There was some legal trouble, I believe, something about the heirs and coheirs; anyhow, the place has been empty for years.
This line makes me as a reader think this house might have a sordid and mysterious past - something that could lead to hauntings. This seems to get the reader on the narrator's side a bit.
And what can one do?
Here, Gilman shows the narrator's sheer helplessness. She is stuck without a voice.
behold the suicide of a race!
A striking phrase, highlighting the dismissal of African American struggles as self-imposed.

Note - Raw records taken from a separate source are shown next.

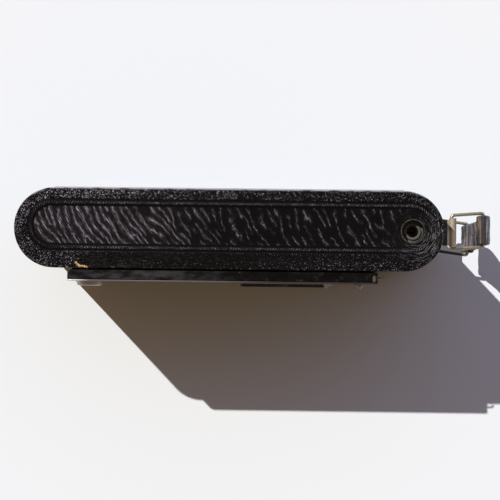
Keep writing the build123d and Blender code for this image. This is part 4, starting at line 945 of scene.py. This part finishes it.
def bed_finish():
    """Black enamel with a painted bluish sheen towards the hinge, rougher where the sheen is, with chips down
    to grey metal and the free end's corner knocked bare."""
    material, tree, shader = finish("bed_enamel")
    x, y, z = spot_parts(tree)
    worn, fine = rubbed(tree, 0.42, 0.0035)
    cloud = noise(tree, joined(tree, times(tree, x, 0.35), y, z), 300.0, 4.0)
    # painted sheen: soft bluish lighter clouds, strongest towards the hinge end
    painted_sheen = times(tree, ramp(tree, cloud, 0.38, 0.68, 0.12), ramp(tree, x, 0.012, -0.02, 0.12))
    corner_x = arithmetic(tree, "SUBTRACT", x, knocked_corner[0] * MM)
    corner_y = times_plus(tree, y, 0.5, -0.5 * knocked_corner[1] * MM)
    from_corner = times_plus(tree, fine, 0.0022, hypotenuse(tree, corner_y, corner_x))
    tint = layered(
        tree, blended(tree, painted_sheen, (0.0022, 0.0011, 0.0006), (0.04, 0.0375, 0.0395)),
        (times(tree, worn, 0.5), (0.12, 0.11, 0.105)),
        (ramp(tree, from_corner, 0.0021, 0.0017), (0.15, 0.10, 0.075)),
    )
    surface(tree, shader, tint, ramp(tree, painted_sheen, 0.0, 1.0, 0.34, 0.5), specular=0.07)
    bump(tree, shader, fine, 0.00014, 0.8)
    return material


coat(bed_finish(), "bed", "bed_hinge_leaf")
coat(nickel, "bed_braces", "standard_struts", "bed_pivot_pins", "stand_leg_bracket")
button_metal = worn_metal("button_metal", (0.30, 0.24, 0.19), (0.09, 0.065, 0.05), 0.5, 0.002, 0.4, 0.7, 0.8)
coat(button_metal, "bed_latch_button")

# ---------------------------------------------------------------- bed leather and its metal edge
# A panel of blocked leather is glued to the bed's face, opened round the tripod socket and the latch button,
# with a rolled bead of nickelled wire soldered round it.
bed_low, bed_high = in_mm(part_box("bed_leather"))
button_spot = in_mm(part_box("bed_latch_button")).mean(axis=0)[[0, 2]]
button_hole = 2.75
foot_spot = in_mm(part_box("bed_tripod_socket")).mean(axis=0)[[0, 2]]
foot_hole = 4.5
bed_corner = 1.9
frame_turn = 6.0


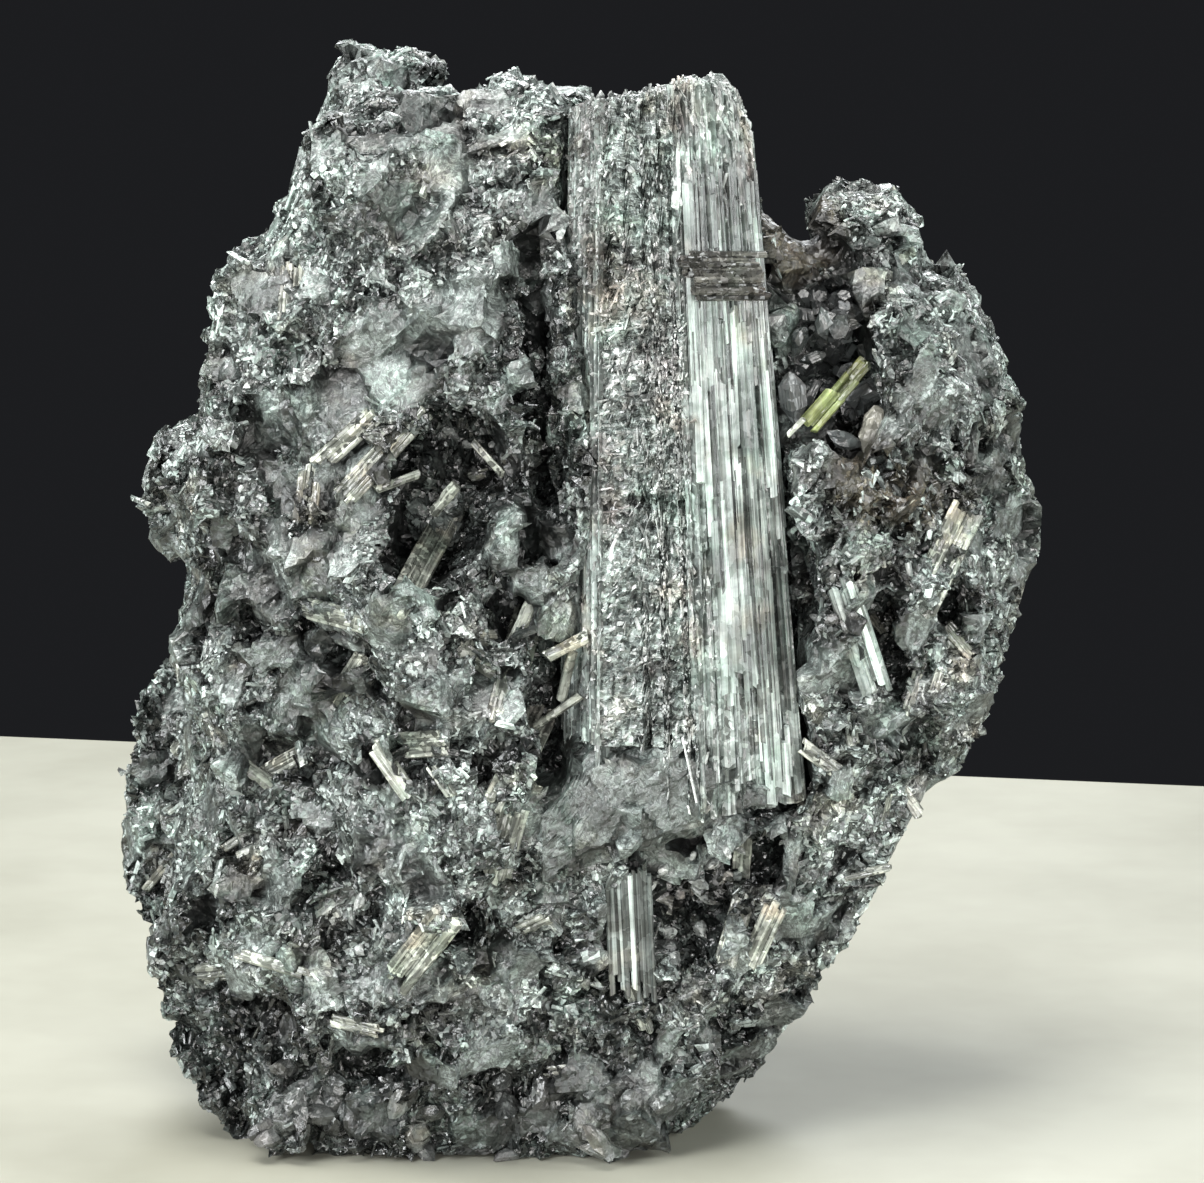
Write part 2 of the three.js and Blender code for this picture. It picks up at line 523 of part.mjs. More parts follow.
function named(name, solid, material) {
  const mesh = new THREE.Mesh(geometryOf(solid), material);
  mesh.name = name;
  return mesh;
}

const prismSchorl = new THREE.MeshStandardMaterial({ color: 0x3c403f, roughness: 0.3, metalness: 0.1 });
const grainySchorl = new THREE.MeshStandardMaterial({ color: 0x333635, roughness: 0.45, metalness: 0.1 });
const greyGrains = new THREE.MeshStandardMaterial({ color: 0x4b5254, roughness: 0.3, metalness: 0 });
const greenSchorl = new THREE.MeshStandardMaterial({ color: 0x7d8a45, roughness: 0.3, metalness: 0 });

const blank = joined([solidOf(massBlank()), ...LUMPS.map(lump)]);
const find = surfaceFinder(blank);
const lower = { ...seated(find, LOWER), seed: 52 };
const right = { ...seated(find, RIGHT), seed: 53 };
const green = { ...GREEN, seed: 54 };
const cross = joined(CROSS.map((spec, i) => crystal({ ...spec, seed: 50 + i })));
const prismRoom = alongPrism(prismSection(GAP), PRISM.bottom, PRISM.top);
const rightCrust = cut(hollowCrystals(HOLLOWS.right[0], 72, 8, 5.0), [grown(green, GAP)]);

const specimen = new THREE.Group();
specimen.name = "schorl_crystal_cluster";
specimen.add(
  named("schorl_mass", schorlMass(blank, find, [...CROSS, lower, right, green]), grainySchorl),
  named("main_crystal", mainCrystal(), prismSchorl),
  named("cross_crystal", largest(cut(cross, [prismRoom])), prismSchorl),
  named("lower_crystal", crystal(lower), prismSchorl),
  named("right_crystal", crystal(right), prismSchorl),
  named("green_crystal", crystal(green), greenSchorl),
  named("left_hollow_crystals", hollowCrystals(HOLLOWS.left[0], 71, 6, 5.4), grainySchorl),
  named("right_hollow_crystals", largest(rightCrust), greyGrains),
);

// The origin is at the middle of the base.
const box = new THREE.Box3().setFromObject(specimen);
specimen.position.set(-(box.min.x + box.max.x) / 2, -(box.min.y + box.max.y) / 2, -box.min.z);

export default specimen;
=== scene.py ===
"""Looks of a schorl (black tourmaline) crystal cluster, about 58 mm tall.

A large striated prism stands in a mass of fine black crystals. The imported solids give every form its
place, and this script gives them their crystal faces, grains and needles. Places and sizes are in
millimetres, in the part's frame: +Z up, the large prism's side facing -Y.
"""

import math
from collections import namedtuple
from functools import lru_cache, reduce

import bpy
import numpy as np
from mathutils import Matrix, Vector
from mathutils.bvhtree import BVHTree
from mathutils.kdtree import KDTree


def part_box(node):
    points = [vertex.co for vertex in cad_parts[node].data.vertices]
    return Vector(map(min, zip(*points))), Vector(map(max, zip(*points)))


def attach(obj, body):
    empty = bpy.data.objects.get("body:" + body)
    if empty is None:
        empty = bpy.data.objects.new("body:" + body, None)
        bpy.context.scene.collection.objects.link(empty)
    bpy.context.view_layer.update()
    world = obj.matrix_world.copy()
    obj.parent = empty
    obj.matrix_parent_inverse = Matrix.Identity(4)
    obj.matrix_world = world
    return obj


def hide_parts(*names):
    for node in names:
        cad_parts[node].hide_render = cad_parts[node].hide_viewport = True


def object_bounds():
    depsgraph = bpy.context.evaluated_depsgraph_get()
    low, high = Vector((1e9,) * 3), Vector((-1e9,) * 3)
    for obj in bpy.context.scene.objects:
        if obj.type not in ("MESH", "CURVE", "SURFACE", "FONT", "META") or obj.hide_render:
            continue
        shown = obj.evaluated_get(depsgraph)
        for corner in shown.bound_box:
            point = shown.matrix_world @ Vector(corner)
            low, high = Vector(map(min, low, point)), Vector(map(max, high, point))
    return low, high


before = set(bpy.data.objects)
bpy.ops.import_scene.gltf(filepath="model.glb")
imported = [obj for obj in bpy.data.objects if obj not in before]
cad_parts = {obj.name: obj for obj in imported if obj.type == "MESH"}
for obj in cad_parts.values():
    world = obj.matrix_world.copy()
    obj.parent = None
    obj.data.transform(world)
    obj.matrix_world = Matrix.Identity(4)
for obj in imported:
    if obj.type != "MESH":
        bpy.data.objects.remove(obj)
solid_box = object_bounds()

MM = 0.001
UP = np.array((0, 0, 1.0))
FORWARD = np.array((0, -1.0, 0))

# Places that are listed one by one are measured from the mass's middle line, which stands here in the frame.
MIDDLE_LINE = np.array((0.425, -0.02, 0.0))

# The camera stands where the photograph's did.
LOOK_AT = (1.141, -0.762, 28.873)
DISTANCE = 260.0
ELEVATION = 10.0
LENS = 146.1
SENSOR_WIDTH = 36.0

# The floor is a pale slab that ends behind the specimen, further back on the left than on the right.
FLOOR_HALF_WIDTH = 420.0
FLOOR_FRONT = -330.0
FLOOR_BACK = (176.0, 8.0)
FLOOR_COLOURS = (0.245, 0.244, 0.198, 1), (0.3, 0.3, 0.25, 1)
FLOOR_IOR = 1.45
FLOOR_ROUGHNESS = 0.6

# Soft lights: place, what it faces, width, height, power in watts and colour.
LIGHTS = {
    "overhead": ((-60, -60, 330), (0, 0, 30), 220, 170, 2.0, (1.0, 0.99, 0.96)),
    "front_left": ((-210, -240, 170), (0, -5, 24), 120, 150, 1.75, (0.97, 0.99, 1.0)),
    "right_strip": ((270, -70, 70), (8, -8, 32), 60, 260, 0.9, (0.96, 1.0, 0.99)),
    "front_fill": ((60, -330, 60), (0, -10, 26), 180, 120, 1.0, (1.0, 0.98, 0.96)),
    "behind": ((60, 280, 200), (0, 5, 36), 240, 120, 0.9, (0.95, 0.98, 1.0)),
}
ROOM_LIGHT = (0.012, 0.0125, 0.014)

# A surface is broken into flats this far apart, tilted and sunk at random. Strength is how flat they are,
# and calm is what it is multiplied by where the surface is smooth.
Flats = namedtuple("Flats", "spacing tilt offset strength seed calm", defaults=(1.0,))
FLAT_REACH = 0.45  # of the spacing: the most that a point moves to reach its flat
LEAST_SLOPE = 0.5

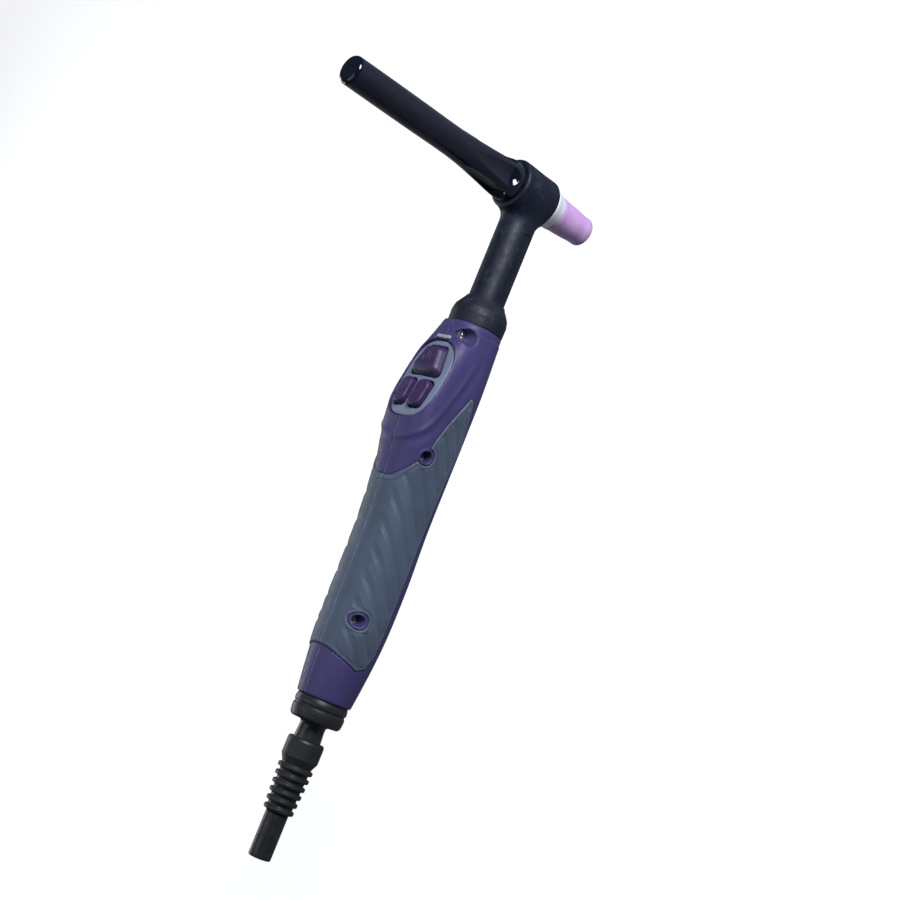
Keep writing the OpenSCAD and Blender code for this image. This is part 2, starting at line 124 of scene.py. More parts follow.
# Handle sections: distance from mouth, half width, height above the axis, depth below it, upper squareness
SECTIONS = np.array([
    (0, 14.2, 14.4, 14.0, 2.4),
    (8, 15.0, 15.6, 13.7, 3.4),
    (14, 15.9, 16.9, 13.5, 4.2),
    (30, 17.3, 19.4, 13.4, 6.0),
    (48, 17.5, 22.2, 13.6, 5.5),
    (56, 17.3, 22.6, 13.9, 4.4),
    (72, 16.6, 20.2, 14.6, 3.0),
    (100, 15.8, 17.2, 15.6, 2.5),
    (130, 16.4, 16.0, 17.0, 2.3),
    (158, 16.4, 15.4, 16.4, 2.3),
    (178, 14.8, 14.0, 14.6, 2.2),
    (190, 13.4, 13.0, 13.2, 2.1),
])
LOWER_SQUARE = 2.1


# ---------------------------------------------------------------- fields

def soft_min(a, b, k):
    """Smaller of two values, rounded over where they differ by less than k."""
    h = np.clip(0.5 + 0.5 * (b - a) / k, 0, 1)
    return b * (1 - h) + a * h - k * h * (1 - h)


def soft_max(a, b, k):
    return -soft_min(-a, -b, k)


def bump(d, width):
    """1 where d is 0, falling to nothing at about twice the width."""
    return np.exp(-(d / width) ** 2)


def ramp(x, start, end):
    """0 before start, 1 after end, smooth between them."""
    t = np.clip((x - start) / (end - start), 0, 1)
    return t * t * (3 - 2 * t)


def between(x, start, end):
    """Negative from start to end, positive outside."""
    return np.abs(x - (start + end) / 2) - (end - start) / 2


def smooth_table(keys, x):
    """Smooth curve through key points, given as rows of (x, value)."""
    kx, kv = np.asarray(keys, float).T
    slopes = np.gradient(kv, kx)
    i = np.clip(np.searchsorted(kx, x, side="right") - 1, 0, len(kx) - 2)
    h = kx[i + 1] - kx[i]
    u = np.clip((x - kx[i]) / h, 0, 1)
    return (kv[i] * (2 * u**3 - 3 * u**2 + 1) + kv[i + 1] * (3 * u**2 - 2 * u**3)
            + h * slopes[i] * (u**3 - 2 * u**2 + u) + h * slopes[i + 1] * (u**3 - u**2))


def squared_oval(a, b, half_a, half_b, square):
    """Oval with flattened sides: square is 2 for an ellipse and more for a boxier shape."""
    size = ((np.abs(a) / half_a) ** square + (np.abs(b) / half_b) ** square) ** (1 / square)
    return np.hypot(a, b) * (1 - 1 / np.maximum(size, 0.05))


STATIONS = np.linspace(-4, HANDLE_LEN + 4, 800)
WIDTH, ABOVE, BELOW, SQUARE = (smooth_table(SECTIONS[:, [0, c]], STATIONS) for c in (1, 2, 3, 4))


def handle_field(p, inset=0.0):
    """The handle's outer skin, moved inwards by inset."""
    s = MOUTH_X - p[:, 0]
    y, z = p[:, 1], p[:, 2] - AXIS_Z
    upper = z > 0
    w = np.interp(s, STATIONS, WIDTH) - inset
    h = np.where(upper, np.interp(s, STATIONS, ABOVE), np.interp(s, STATIONS, BELOW)) - inset
    return squared_oval(y, z, w, h, np.where(upper, np.interp(s, STATIONS, SQUARE), LOWER_SQUARE))


def rod_field(p, point, axis, radius):
    """Endless rod along a row axis: axis is 0, 1 or 2."""
    d = np.delete(p - np.asarray(point), axis, axis=1)
    return np.hypot(d[:, 0], d[:, 1]) - radius


def neck_rod(p, radius):
    """Endless rod on the axis of neck and handle."""
    return rod_field(p, (0, 0, AXIS_Z), 0, radius)


def to_panel(p):
    """Points in the panel's own frame: along it towards the head, across it, and out of it."""
    x = p[:, 0] - (MOUTH_X - PANEL_D)
    z = p[:, 2] - (AXIS_Z + PANEL_Z)
    c, s = math.cos(TILT), math.sin(TILT)
    return np.stack([x * c - z * s, p[:, 1], x * s + z * c], 1)


def egg_field(a, b, grow=0.0):
    """Outline of the panel in its own plane."""
    return squared_oval(a, b, *(PANEL_HALF + grow), PANEL_SQUARE)


def crown_field(q, lift):
    """Negative below the panel's crowned surface, which lift raises."""
    return np.hypot(q[:, 1], q[:, 2] - (PANEL_CROWN - CROWN_R + lift)) - CROWN_R


def segment_distance(a, b, start, end):
    da, db = end[0] - start[0], end[1] - start[1]
    t = np.clip(((a - start[0]) * da + (b - start[1]) * db) / (da * da + db * db), 0, 1)
    return np.hypot(a - start[0] - t * da, b - start[1] - t * db)


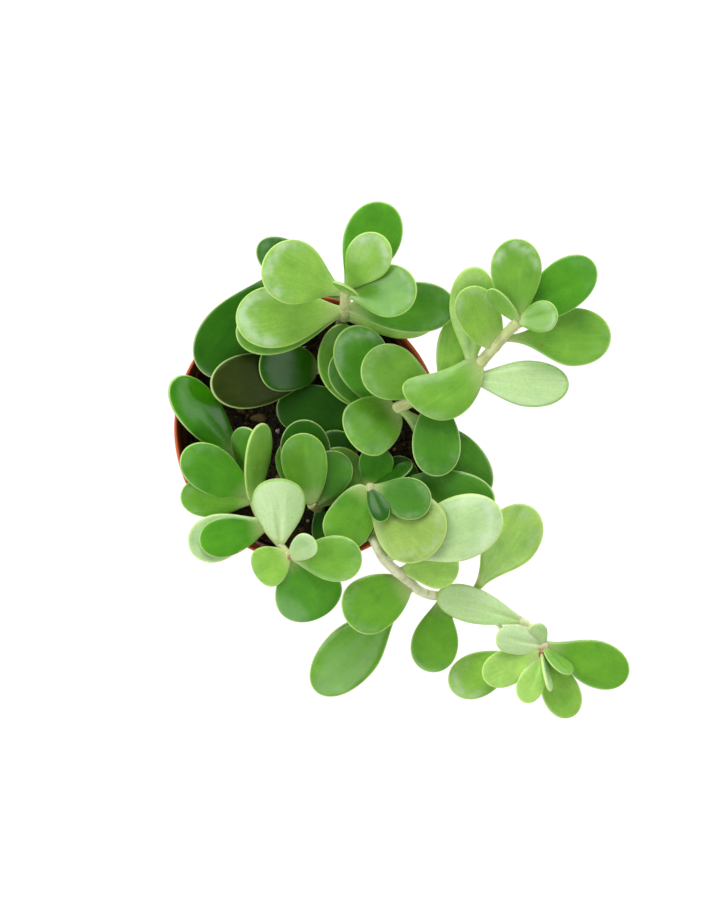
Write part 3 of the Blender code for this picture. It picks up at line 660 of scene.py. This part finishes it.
def put_leaf(shell, shape, base, look, rng):
    """Add one leaf to a shell: a closed grid of rings from its stalk to its tip, with its marks.

    The rings crowd towards stalk and tip by a cosine. core falls from the middle of a face to its outline,
    level is the skin's height over the leaf's middle plane as a share of the thickness, and the pale margin,
    partly painted glow of light through the thin edge, is the band of the skin near MARGIN_LEVEL. Wax lies
    thin on the whole leaf, and a painted sheen lies in a crescent inside the tip. The scar's mark falls from
    its centre to its radius.
    """
    s = (1 - np.cos(np.pi * np.arange(1, look.rings + 1) / (look.rings + 1))) / 2
    s, turn = np.meshgrid(s, 2 * np.pi * np.arange(look.sides) / look.sides, indexing="ij")
    wave, phase, seed = rng.uniform([-SIDE_WAVE, 0, 0], [SIDE_WAVE, 2 * np.pi, 1])
    grid = leaf_skin(shape, s, turn, wave, phase)
    ends = leaf_skin(shape, np.array([0.0, 1.0]), np.zeros(2), 0.0, 0.0)
    local = np.vstack([grid.reshape(-1, 3), ends])
    core = np.abs(np.sin(turn)) * tip_width(s)
    level = np.sign(np.sin(turn)) * np.abs(np.sin(turn)) ** SECTION_HEIGHT_POWER * tip_width(s) ** EDGE_POWER
    margin = 1 - smooth_rise(np.abs(level - MARGIN_LEVEL), *MARGIN_REACH)
    sheen_crescent = smooth_rise(core, *CRESCENT_OUTSIDE) * (1 - smooth_rise(core, *CRESCENT_INSIDE))
    sheen_crescent *= smooth_rise(s, *CRESCENT_START)
    wax_and_sheen = shape["bloom_and_sheen"] * (WAX_THIN + (1 - WAX_THIN) * sheen_crescent)
    pale = UNDERSIDE_SEEN if shape["roll"] == 180 else UNDERSIDE_HIDDEN
    middle = smooth_rise(core, *UNDERSIDE_FADE)
    under = pale * (level < 0) * (UNDERSIDE_AT_EDGE + (1 - UNDERSIDE_AT_EDGE) * middle)
    count = len(local)
    marks = np.stack([np.append(margin, [0, 1]), np.append(core, [0, 0]), np.append(s, [0, 1]),
                      np.full(count, seed)], -1)
    # Leaves below others take a skin with less sheen, and less mirrored light is taken off their green:
    # painted shade
    grows = GROWS_BELOW.get(shape["shade"], "open")
    mirrored = look.mirrored * SHEEN[grows] / SHEEN["open"]
    green = np.maximum(np.array(linear(SHADES[shape["shade"]])) - mirrored, DARKEST)
    shade = np.column_stack([np.tile(green, (count, 1)), np.append(wax_and_sheen, [0, 0])])
    scar = np.zeros((count, 4))
    if shape["scar"]:
        at, beside, radius, kind = shape["scar"]
        far = np.hypot(local[:, 0] - beside * shape["width"] / 2, local[:, 1] - at * shape["length"])
        scar = np.column_stack([np.tile(linear(SCARS[kind]), (count, 1)), np.clip(1 - far / radius, 0, 1)])
    fan = np.stack([grid[..., 0] / (FAN_ORIGIN + s), grid[..., 1] * FAN_STRETCH,
                    np.full(s.shape, FAN_SHIFT * seed)], -1).reshape(-1, 3)
    shell.put(base + local @ leaf_axes(shape), look.rings, grows, leaf_marks=marks, leaf_shade=shade,
              leaf_scar=scar, leaf_under=np.append(under, [0, 0]),
              leaf_fibre=np.vstack([fan, fan[:1], fan[-1:]]))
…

Years have passed away since then,—ten, twenty, forty; forty years of national life, forty years of renewal and development, and yet the swarthy spectre sits in its accustomed seat at the Nation’s feast.
This line resonates as true even today. The specter of slavery still haunts this nation.
Symbol or energy, the Virgin had acted as the greatest force the Western world ever felt, and had drawn man’s activities to herself more strongly than any other power, natural or supernatural, had ever done; the historian’s business was to follow the track of the energy; to find where it came from and where it went to; its complex source and shifting channels; its values, equivalents, conversions
Throughout this piece, Adams seems to be grappling with the change of modern times, and seeks to bridge the gap between the old and the new; the bowing to religion and the bowing to science. His use of"force" as an example is effective, and here he seems to relate his job as a historian to that of a scientist.- both trying to figure out where something came from and where it went to.
he amount of ignorance it accumulates in the form of inert facts
I enjoy this sentiment.
Adams
It's interesting that Adams chose to write about himself in the third person. Perhaps it was to remove himself from the story, giving him freedom to play with the "truth" a bit.
They Lion grow
Is this repeated line supposed to sound like "they lie and grow?"
the candor of tar
I keep coming back to this phrase. I like the assonance of "candor" and "tar" - it sounds pleasing out-loud even though the speaker seems to be describing hardship.